### Stored records

·····

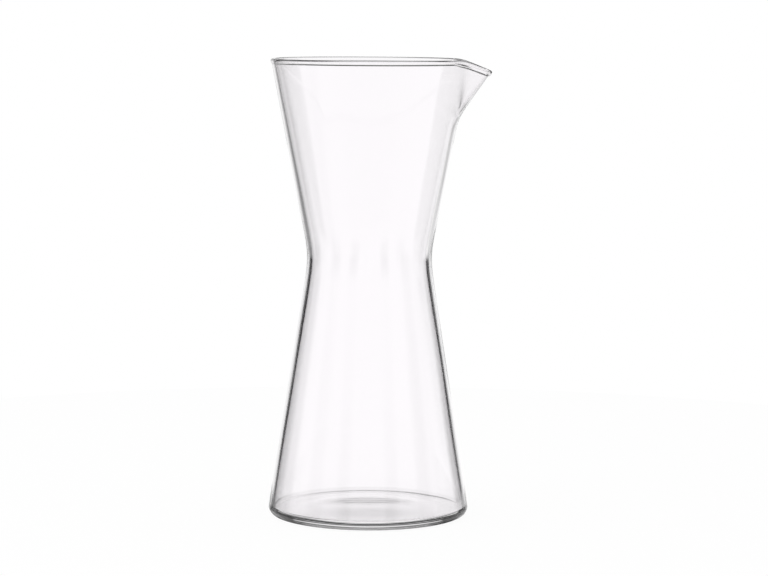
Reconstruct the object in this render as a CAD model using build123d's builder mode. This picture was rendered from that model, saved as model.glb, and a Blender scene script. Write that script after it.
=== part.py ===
"""Water carafe of clear blown glass in one piece: hourglass body, level rim and a pulled spout.

Frame: +Z up, +X out through the spout, origin on the axis, on the plane the foot stands on. Millimetres.
"""

import os
from math import acos, cos, radians, sin, tan

from build123d import *

# Outside of the glass: two straight walls that meet at the waist
height = 220.0
foot_radius = 48.9  # the lower wall's line, where it meets the table
waist_radius = 29.3  # where the two walls' lines meet
waist_height = 125.2
rim_radius = 47.7  # the upper wall's line, at the height of the rim
waist_bend = 52.0  # rounding between the two walls, outside
heel_radius = 4.0  # rounding between the lower wall and the table

# Thickness of the glass, measured level
foot_wall = 2.3
waist_wall = 2.7
rim_wall = 1.7
spout_wall = 1.1  # drawn out thinner where the spout is pulled

# Floor: inside it rises to the middle, and underneath it is hollow, so that a ring stands on the table
floor_height = 3.5
floor_rise = 0.75
floor_corner = 1.5  # rounding between the floor and the wall
ring_width = 8.7  # from the lower wall's line in to the hollow
hollow_depth = 1.0

# Spout: a wedge with a rounded keel, pulled out of the upper wall on the +X side
spout_depth = 28.2  # from the rim down to where the keel leaves the wall
spout_keel_angle = 35.1  # keel, from upright
spout_pinch = 13.0  # each flank, where it leaves the round wall at the rim, seen from above
spout_tip_radius = 3.8  # rounding of the keel at the height of the rim, seen from above
spout_tip_growth = 0.5  # how much rounder the keel is for each millimetre further down
spout_join = 15.0  # rounding between the spout and the wall, outside
spout_run_in = 8.0  # how far below its root the wedge starts, inside the wall

# Rim: level all round, and falling to the tip of the spout
lip_inset = 4.0  # how far inside the rim's radius the fall starts
lip_angle = 21.0  # below level
lip_bend = 20.0  # rounding where the fall starts
rim_rounding = 0.38 * spout_wall  # fire-polished edges, nearly meeting where the glass is thinnest

# The walls are first made this much too high, and the rim is cut from them
trim = 0.6

# Places that follow from the sizes
top = height + trim
ring_radius = foot_radius - ring_width
spout_root = height - spout_depth
lip_start = rim_radius - lip_inset


def between(start, end, share):
    """The value at a share of the way from start to end."""
    return start + (end - start) * share


def upper_radius(z):
    """Outer radius of the upper wall at a height."""
    return between(waist_radius, rim_radius, (z - waist_height) / (height - waist_height))


def upper_thickness(z):
    """Level thickness of the upper wall at a height."""
    return between(waist_wall, rim_wall, (z - waist_height) / (height - waist_height))


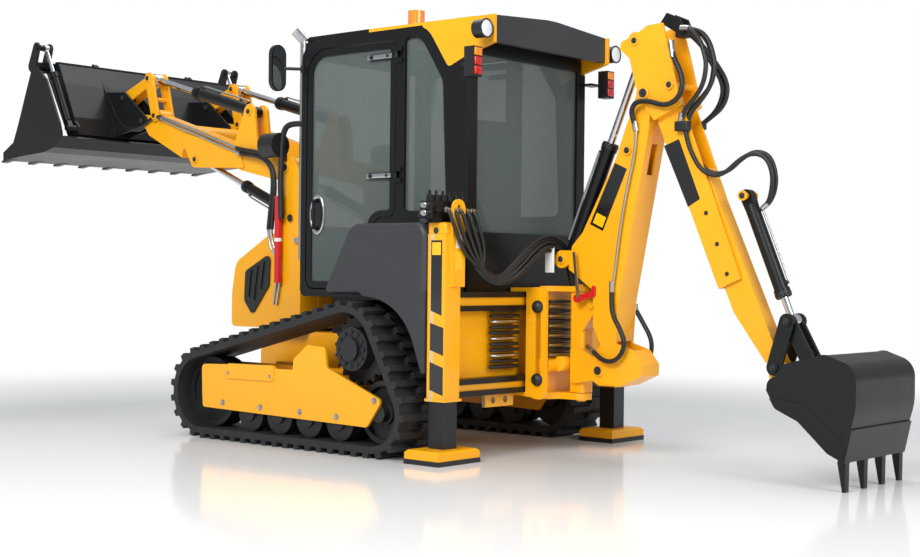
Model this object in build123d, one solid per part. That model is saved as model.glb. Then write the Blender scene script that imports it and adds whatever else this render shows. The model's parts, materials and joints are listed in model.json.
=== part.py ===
from build123d import *
import math
import os

# Compact tracked backhoe loader. Millimetres. +X points to the loader end, +Y to the left, +Z up.
# The working origin is on the ground, on the centreline, under the rear edge of the stabilizer pads.

# General clearances and plate sizes
GAP = 6.0              # air between pieces that move past each other
PIN_GAP = 2.0          # side air of an eye between its clevis plates
FIT = 0.05             # radial clearance of a pin in its bore
SLIDE = 0.3            # running gap of slides, wheels and wear pads
ROD_FIT = 0.3          # radial clearance of a rod in its barrel
PIN_R = 17.0           # pins of the loader and the backhoe
MAIN_PIN_R = 24.0      # pins that carry a whole arm
CLAM_PIN_R = 11.0
DOOR_PIN_R = 6.0
PIN_HEAD_T = 10.0
EYE_R = 38.0           # eye of a ram
EYE_W = 44.0
CLEVIS_R = 42.0        # round end of the plates that hold a ram's eye

# Tracks
TRACK_Y0 = 554.0
TRACK_W = 320.0
TRACK_Y1 = TRACK_Y0 + TRACK_W
TRACK_MID_Y = (TRACK_Y0 + TRACK_Y1) / 2
LUG_H = 26.0
BELT_T = 34.0
BELT_GAP = 0.4         # air between the belt and what it runs on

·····

Output the lines above verbatim and in full.

### The result
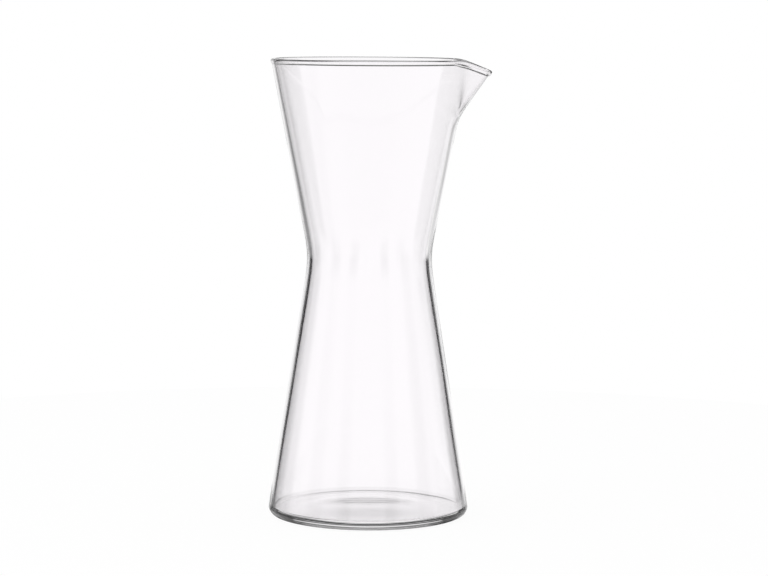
Reconstruct the object in this render as a CAD model using build123d's builder mode. This picture was rendered from that model, saved as model.glb, and a Blender scene script. Write that script after it.
=== part.py ===
"""Water carafe of clear blown glass in one piece: hourglass body, level rim and a pulled spout.

Frame: +Z up, +X out through the spout, origin on the axis, on the plane the foot stands on. Millimetres.
"""

import os
from math import acos, cos, radians, sin, tan

from build123d import *

# Outside of the glass: two straight walls that meet at the waist
height = 220.0
foot_radius = 48.9  # the lower wall's line, where it meets the table
waist_radius = 29.3  # where the two walls' lines meet
waist_height = 125.2
rim_radius = 47.7  # the upper wall's line, at the height of the rim
waist_bend = 52.0  # rounding between the two walls, outside
heel_radius = 4.0  # rounding between the lower wall and the table

# Thickness of the glass, measured level
foot_wall = 2.3
waist_wall = 2.7
rim_wall = 1.7
spout_wall = 1.1  # drawn out thinner where the spout is pulled

# Floor: inside it rises to the middle, and underneath it is hollow, so that a ring stands on the table
floor_height = 3.5
floor_rise = 0.75
floor_corner = 1.5  # rounding between the floor and the wall
ring_width = 8.7  # from the lower wall's line in to the hollow
hollow_depth = 1.0

# Spout: a wedge with a rounded keel, pulled out of the upper wall on the +X side
spout_depth = 28.2  # from the rim down to where the keel leaves the wall
spout_keel_angle = 35.1  # keel, from upright
spout_pinch = 13.0  # each flank, where it leaves the round wall at the rim, seen from above
spout_tip_radius = 3.8  # rounding of the keel at the height of the rim, seen from above
spout_tip_growth = 0.5  # how much rounder the keel is for each millimetre further down
spout_join = 15.0  # rounding between the spout and the wall, outside
spout_run_in = 8.0  # how far below its root the wedge starts, inside the wall

# Rim: level all round, and falling to the tip of the spout
lip_inset = 4.0  # how far inside the rim's radius the fall starts
lip_angle = 21.0  # below level
lip_bend = 20.0  # rounding where the fall starts
rim_rounding = 0.38 * spout_wall  # fire-polished edges, nearly meeting where the glass is thinnest

# The walls are first made this much too high, and the rim is cut from them
trim = 0.6

# Places that follow from the sizes
top = height + trim
ring_radius = foot_radius - ring_width
spout_root = height - spout_depth
lip_start = rim_radius - lip_inset


def between(start, end, share):
    """The value at a share of the way from start to end."""
    return start + (end - start) * share


def upper_radius(z):
    """Outer radius of the upper wall at a height."""
    return between(waist_radius, rim_radius, (z - waist_height) / (height - waist_height))


def upper_thickness(z):
    """Level thickness of the upper wall at a height."""
    return between(waist_wall, rim_wall, (z - waist_height) / (height - waist_height))


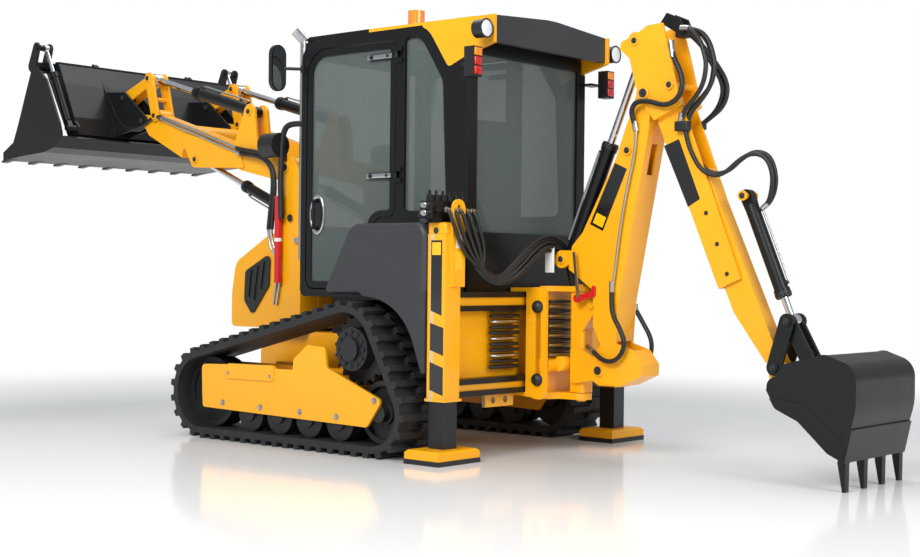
Model this object in build123d, one solid per part. That model is saved as model.glb. Then write the Blender scene script that imports it and adds whatever else this render shows. The model's parts, materials and joints are listed in model.json.
=== part.py ===
from build123d import *
import math
import os

# Compact tracked backhoe loader. Millimetres. +X points to the loader end, +Y to the left, +Z up.
# The working origin is on the ground, on the centreline, under the rear edge of the stabilizer pads.

# General clearances and plate sizes
GAP = 6.0              # air between pieces that move past each other
PIN_GAP = 2.0          # side air of an eye between its clevis plates
FIT = 0.05             # radial clearance of a pin in its bore
SLIDE = 0.3            # running gap of slides, wheels and wear pads
ROD_FIT = 0.3          # radial clearance of a rod in its barrel
PIN_R = 17.0           # pins of the loader and the backhoe
MAIN_PIN_R = 24.0      # pins that carry a whole arm
CLAM_PIN_R = 11.0
DOOR_PIN_R = 6.0
PIN_HEAD_T = 10.0
EYE_R = 38.0           # eye of a ram
EYE_W = 44.0
CLEVIS_R = 42.0        # round end of the plates that hold a ram's eye

# Tracks
TRACK_Y0 = 554.0
TRACK_W = 320.0
TRACK_Y1 = TRACK_Y0 + TRACK_W
TRACK_MID_Y = (TRACK_Y0 + TRACK_Y1) / 2
LUG_H = 26.0
BELT_T = 34.0
BELT_GAP = 0.4         # air between the belt and what it runs on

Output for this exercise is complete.